Short exercise:
Every line in the data below from the one containing "const lid = new THREE.Group();" down to the one containing "before = set(bpy.data.objects)", both included, must be retyped exactly; no other line is to appear.

Data entries:
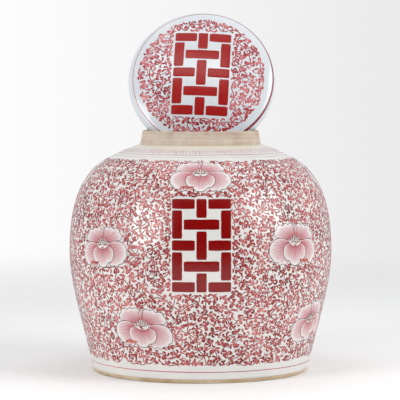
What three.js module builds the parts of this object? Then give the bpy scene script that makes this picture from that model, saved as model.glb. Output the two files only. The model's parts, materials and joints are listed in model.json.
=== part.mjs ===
// A porcelain ginger jar with its cap lid stood on edge in the mouth, millimetres, +Z up.
// The jar is four luted and fired sections: foot ring, lower wall, shoulder and neck collar.
// The lid is a domed cap with a turned-down skirt that fits over the collar when it is closed.
// The origin is the centre of the circle that the foot ring stands on.
import * as THREE from 'three';

// facets round every turned piece, and steps along a long stretch of its profile
const SEGMENTS = 60;
const LONG_STEPS = 12;
const SHORT_STEPS = 4;

// jar, as radius and height on the outside
const FOOT_EDGE_RADIUS = 105.2;
const FOOT_RADIUS = 108.7;
const FOOT_HEIGHT = 6;
const FOOT_BEVEL_RADIUS = 108.1;
const FOOT_BEVEL_HEIGHT = 3.4;
const FOOT_INNER_RADIUS = 92;
const BELLY_RADIUS = 131;
const BELLY_HEIGHT = 120;
const NECK_SEAT_RADIUS = 62;
const NECK_SEAT_HEIGHT = 226;

// collar and mouth
const COLLAR_FOOT_RADIUS = 60.6;
const COLLAR_WAIST_RADIUS = 58.9;
const RIM_RADIUS = 58.2;
const RIM_HEIGHT = 240;
const RIM_ROUND = 1.1;
const MOUTH_RADIUS = 54.6;
const MOUTH_ROUND = 0.8;

// clay thickness
const WALL = 6;
const FLOOR = 7;
const FLOOR_FILLET = 11.5;
const FOOT_WALL = 7.7;
const THROAT_DEPTH = 4.5;

// slopes of the wall in degrees, and how far each end of a curve keeps to its slope
const FOOT_SLOPE = 79;
const SHOULDER_SLOPE = 22;
const FOOT_REACH = 34;
const BELLY_REACH_DOWN = 36;
const BELLY_REACH_UP = 84;
const SHOULDER_REACH = 36;

// lid, as radius and height above its widest circle
const LID_RADIUS = 73.7;
const SHOULDER_RISE = 5.5;
const DOME_EDGE_RADIUS = 66.5;
const DOME_EDGE_HEIGHT = 9.3;
const DOME_HEIGHT = 18.6;
const DOME_SLOPE = 16;
const LID_WALL = 5.2;
const SKIRT_RADIUS = 70.6;
const SKIRT_DEPTH = 14;
const SKIRT_EDGE_WALL = 4.2;
const SKIRT_ROUND = 1.2;
const SKIRT_GAP = 0.3;

// the lid's resting place: its widest circle's centre, how far it leans back and how far it is turned
const LID_CENTRE = new THREE.Vector3(1.3, 12, 288.4);
const LID_LEAN = 22.8;
const LID_TURN = -2.2;

const glaze = { color: 0xdfe6e8, roughness: 0.12, metalness: 0 };
const biscuit = { color: 0xc8b79c, roughness: 0.8, metalness: 0 };

const point = (radius, height) => new THREE.Vector2(radius, height);

// a point a given distance from another, along a slope in degrees
function along(start, slope, distance) {
  const angle = THREE.MathUtils.degToRad(slope);
  return point(start.x + distance * Math.cos(angle), start.y + distance * Math.sin(angle));
}

function curve(start, startHandle, endHandle, end, steps) {
  return new THREE.CubicBezierCurve(start, startHandle, endHandle, end).getPoints(steps);
}

// a rounded corner between two points
function rounded(start, corner, end) {
  return new THREE.QuadraticBezierCurve(start, corner, end).getPoints(3);
}

// a cap of a sphere from its apex on the axis out to its edge
function cap(apexHeight, edge, steps) {
  const rise = apexHeight - edge.y;
  const radius = (edge.x * edge.x + rise * rise) / (2 * rise);
  const halfAngle = Math.asin(edge.x / radius);
  const points = [];
  for (let step = 0; step <= steps; step++) {
    const angle = (halfAngle * step) / steps;
    points.push(point(radius * Math.sin(angle), apexHeight - radius * (1 - Math.cos(angle))));
  }
  return points;
}

// turns a profile round the +Z axis; the profile goes up the outside and comes back down the inside
function turned(name, profile, finish) {
  const points = profile.filter((p, i) => i === 0 || p.distanceTo(profile[i - 1]) > 1e-6);
  if (points[0].x > 0) points.push(points[0].clone());
  const geometry = new THREE.LatheGeometry(points, SEGMENTS);
  geometry.rotateX(Math.PI / 2);
  const mesh = new THREE.Mesh(geometry, new THREE.MeshStandardMaterial(finish));
  mesh.name = name;
  return mesh;
}

// bare ring that the jar stands on, bevelled on the outside where the glaze was wiped off
function footRing() {
  const inset = 1.5;
  const stand = [point(FOOT_INNER_RADIUS + inset, 0), point(FOOT_EDGE_RADIUS, 0)];
  const outside = [point(FOOT_BEVEL_RADIUS, FOOT_BEVEL_HEIGHT), point(FOOT_RADIUS, FOOT_HEIGHT)];
  const inside = [point(FOOT_INNER_RADIUS, FOOT_HEIGHT), point(FOOT_INNER_RADIUS, inset)];
  return turned('foot_ring', [...stand, ...outside, ...inside], biscuit);
}

// floor and lower wall, up to the widest circle, where the two halves of the jar are luted
function lowerSection() {
  const foot = point(FOOT_RADIUS, FOOT_HEIGHT);
  const belly = point(BELLY_RADIUS, BELLY_HEIGHT);
  const belowBelly = point(BELLY_RADIUS, BELLY_HEIGHT - BELLY_REACH_DOWN);
  const outside = curve(foot, along(foot, FOOT_SLOPE, FOOT_REACH), belowBelly, belly, LONG_STEPS - 2);

  const floorHeight = FOOT_HEIGHT + FLOOR;
  const floorCorner = along(foot, FOOT_SLOPE, FLOOR).setY(floorHeight);
  floorCorner.x -= FOOT_WALL;
  const wallFoot = along(floorCorner, FOOT_SLOPE, FLOOR_FILLET);
  const innerBelly = point(BELLY_RADIUS - WALL, BELLY_HEIGHT);
  const belowInnerBelly = point(innerBelly.x, belowBelly.y);
  const wallRise = along(wallFoot, FOOT_SLOPE, FOOT_REACH - FLOOR);
  const inside = curve(innerBelly, belowInnerBelly, wallRise, wallFoot, LONG_STEPS - 4);
  const fillet = rounded(wallFoot, floorCorner, point(floorCorner.x - FLOOR_FILLET, floorHeight));

  const underside = [point(0, FOOT_HEIGHT), point(FOOT_INNER_RADIUS, FOOT_HEIGHT)];
  const floor = [point(0, floorHeight)];
  return turned('jar_lower_section', [...underside, ...outside, ...inside, ...fillet, ...floor], glaze);
}

// upper wall and shoulder, from the widest circle to the seat of the collar
function upperSection() {
  const belly = point(BELLY_RADIUS, BELLY_HEIGHT);
  const aboveBelly = point(BELLY_RADIUS, BELLY_HEIGHT + BELLY_REACH_UP);
  const seat = point(NECK_SEAT_RADIUS, NECK_SEAT_HEIGHT);
  const shoulder = along(seat, -SHOULDER_SLOPE, SHOULDER_REACH);
  const outside = curve(belly, aboveBelly, shoulder, seat, LONG_STEPS + 2);

  const innerBelly = point(BELLY_RADIUS - WALL, BELLY_HEIGHT);
  const aboveInnerBelly = point(innerBelly.x, aboveBelly.y - WALL / 2);
  const throat = point(MOUTH_RADIUS, NECK_SEAT_HEIGHT - THROAT_DEPTH);
  const innerShoulder = along(throat, -SHOULDER_SLOPE, SHOULDER_REACH + WALL / 2);
  const inside = curve(throat, innerShoulder, aboveInnerBelly, innerBelly, LONG_STEPS - 1);
  const mouth = [point(MOUTH_RADIUS, NECK_SEAT_HEIGHT)];
  return turned('jar_upper_section', [...outside, ...mouth, ...inside], glaze);
}

// bare upright collar round the mouth, which the lid's skirt fits over
function neckCollar() {
  const foot = point(COLLAR_FOOT_RADIUS, NECK_SEAT_HEIGHT);
  const top = point(RIM_RADIUS, RIM_HEIGHT - RIM_ROUND);
  const waist = point(COLLAR_WAIST_RADIUS, (NECK_SEAT_HEIGHT + RIM_HEIGHT) / 2);
  const outside = new THREE.QuadraticBezierCurve(foot, waist, top).getPoints(SHORT_STEPS);
  const rim = point(RIM_RADIUS, RIM_HEIGHT);
  const outerLip = rounded(top, rim, point(RIM_RADIUS - RIM_ROUND, RIM_HEIGHT));
  const lip = point(MOUTH_RADIUS, RIM_HEIGHT);
  const lipBottom = point(MOUTH_RADIUS, RIM_HEIGHT - MOUTH_ROUND);
  const innerLip = rounded(point(MOUTH_RADIUS + MOUTH_ROUND, RIM_HEIGHT), lip, lipBottom);
  const inside = [point(MOUTH_RADIUS, NECK_SEAT_HEIGHT)];
  return turned('neck_collar', [...outside, ...outerLip, ...innerLip, ...inside], biscuit);
}

// shallow dome of the lid with its rounded shoulder, down to the widest circle
function lidDome() {
  const widest = point(LID_RADIUS, 0);
  const edge = point(DOME_EDGE_RADIUS, DOME_EDGE_HEIGHT);
  const shoulderTop = along(edge, -DOME_SLOPE, SHOULDER_RISE);
  const shoulder = curve(widest, point(LID_RADIUS, SHOULDER_RISE), shoulderTop, edge, SHORT_STEPS + 2);
  const outerCap = cap(DOME_HEIGHT, edge, SHORT_STEPS + 1).reverse();

  const innerWidest = point(LID_RADIUS - LID_WALL, 0);
  const innerEdge = point(DOME_EDGE_RADIUS - 0.8 * LID_WALL, DOME_EDGE_HEIGHT - 0.85 * LID_WALL);
  const innerCap = cap(DOME_HEIGHT - LID_WALL, innerEdge, SHORT_STEPS);
  const innerTop = along(innerEdge, -DOME_SLOPE, SHOULDER_RISE - 1);
  const innerRise = point(innerWidest.x, SHOULDER_RISE / 2);
  const innerShoulder = curve(innerEdge, innerTop, innerRise, innerWidest, SHORT_STEPS);
  return turned('lid_dome', [...shoulder, ...outerCap, ...innerCap, ...innerShoulder], glaze);
}

// skirt turned down from the dome, with a rounded bare edge
function lidSkirt() {
  const top = point(LID_RADIUS, -SKIRT_GAP);
  const edge = point(SKIRT_RADIUS, SKIRT_ROUND - SKIRT_DEPTH);
  const edgeCorner = point(SKIRT_RADIUS, -SKIRT_DEPTH);
  const outerRound = rounded(point(SKIRT_RADIUS - SKIRT_ROUND, -SKIRT_DEPTH), edgeCorner, edge);
  const flare = (LID_RADIUS - SKIRT_RADIUS) / 2;
  const aboveEdge = point(SKIRT_RADIUS + flare, (top.y + 2 * edge.y) / 3);
  const belowTop = point(LID_RADIUS, (2 * top.y + edge.y) / 3);
  const outside = curve(edge, aboveEdge, belowTop, top, SHORT_STEPS);

  const innerCorner = point(SKIRT_RADIUS - SKIRT_EDGE_WALL, -SKIRT_DEPTH);
  const innerEdge = point(innerCorner.x, edge.y);
  const inside = [point(LID_RADIUS - LID_WALL, -SKIRT_GAP)];
  const innerRound = rounded(innerEdge, innerCorner, point(innerCorner.x + SKIRT_ROUND, -SKIRT_DEPTH));
  return turned('lid_skirt', [...outerRound, ...outside, ...inside, ...innerRound], glaze);
}

const jar = new THREE.Group();
jar.add(footRing(), lowerSection(), upperSection(), neckCollar());

const lid = new THREE.Group();
lid.add(lidDome(), lidSkirt());
lid.position.copy(LID_CENTRE);
const tilt = THREE.MathUtils.degToRad(90 - LID_LEAN);
lid.rotation.set(tilt, 0, THREE.MathUtils.degToRad(LID_TURN), 'ZYX');

const gingerJar = new THREE.Group();
gingerJar.add(jar, lid);

export default gingerJar;
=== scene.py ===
import json
import math

import bpy
import numpy as np
from mathutils import Matrix, Vector

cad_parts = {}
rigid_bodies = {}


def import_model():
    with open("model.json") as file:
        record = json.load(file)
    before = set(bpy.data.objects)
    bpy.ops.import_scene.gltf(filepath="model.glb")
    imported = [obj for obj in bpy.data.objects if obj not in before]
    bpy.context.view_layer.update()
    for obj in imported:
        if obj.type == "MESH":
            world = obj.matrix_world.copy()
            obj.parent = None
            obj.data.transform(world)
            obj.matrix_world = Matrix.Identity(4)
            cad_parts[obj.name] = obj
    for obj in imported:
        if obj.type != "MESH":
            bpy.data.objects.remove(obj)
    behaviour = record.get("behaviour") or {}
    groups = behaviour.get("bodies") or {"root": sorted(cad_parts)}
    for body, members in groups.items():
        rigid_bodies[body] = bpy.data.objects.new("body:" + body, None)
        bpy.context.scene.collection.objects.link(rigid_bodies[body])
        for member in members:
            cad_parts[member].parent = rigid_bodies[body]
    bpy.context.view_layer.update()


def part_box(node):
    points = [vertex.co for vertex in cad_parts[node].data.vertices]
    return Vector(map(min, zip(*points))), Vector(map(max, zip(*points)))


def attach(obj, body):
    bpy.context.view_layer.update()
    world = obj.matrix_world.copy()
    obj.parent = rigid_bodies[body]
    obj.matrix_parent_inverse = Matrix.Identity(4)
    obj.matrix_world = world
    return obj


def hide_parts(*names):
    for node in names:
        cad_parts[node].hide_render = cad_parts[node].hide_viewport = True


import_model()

MM = 0.001


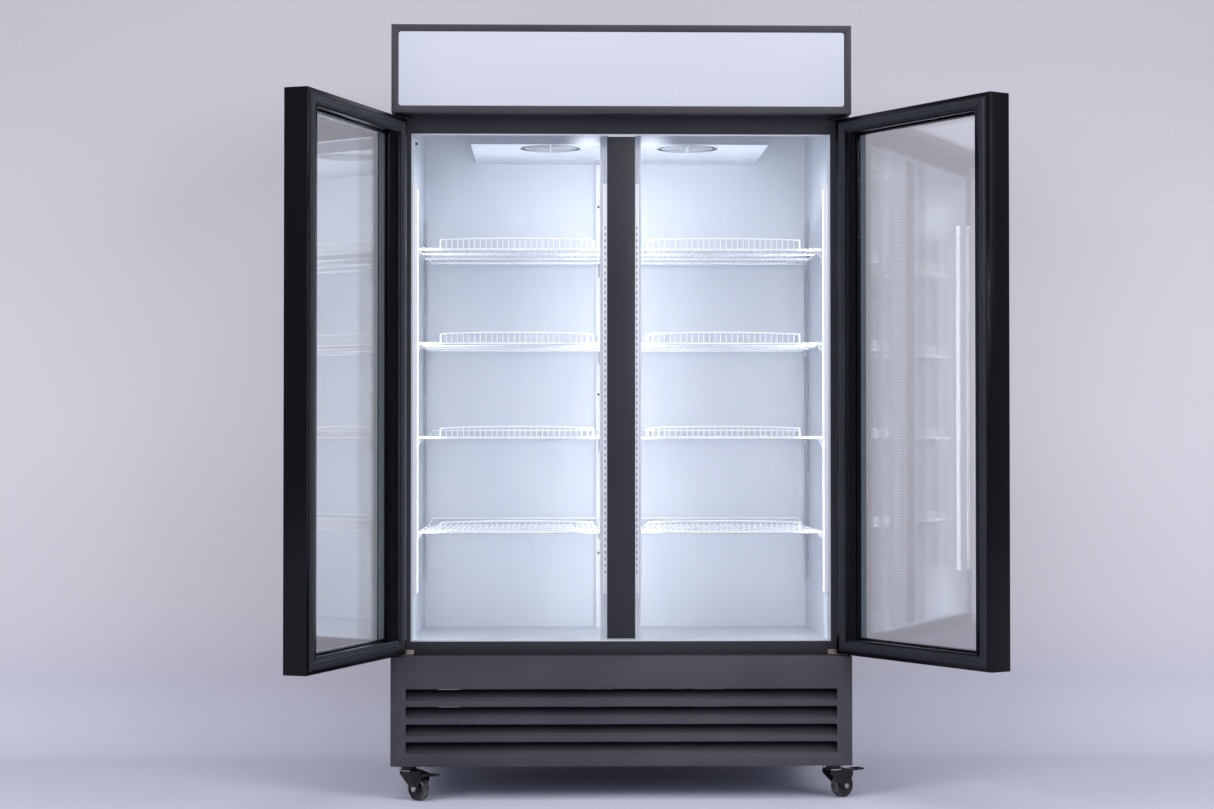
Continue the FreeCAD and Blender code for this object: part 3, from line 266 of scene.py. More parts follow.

Full response:
const lid = new THREE.Group();
lid.add(lidDome(), lidSkirt());
lid.position.copy(LID_CENTRE);
const tilt = THREE.MathUtils.degToRad(90 - LID_LEAN);
lid.rotation.set(tilt, 0, THREE.MathUtils.degToRad(LID_TURN), 'ZYX');

const gingerJar = new THREE.Group();
gingerJar.add(jar, lid);

export default gingerJar;
=== scene.py ===
import json
import math

import bpy
import numpy as np
from mathutils import Matrix, Vector

cad_parts = {}
rigid_bodies = {}


def import_model():
    with open("model.json") as file:
        record = json.load(file)
    before = set(bpy.data.objects)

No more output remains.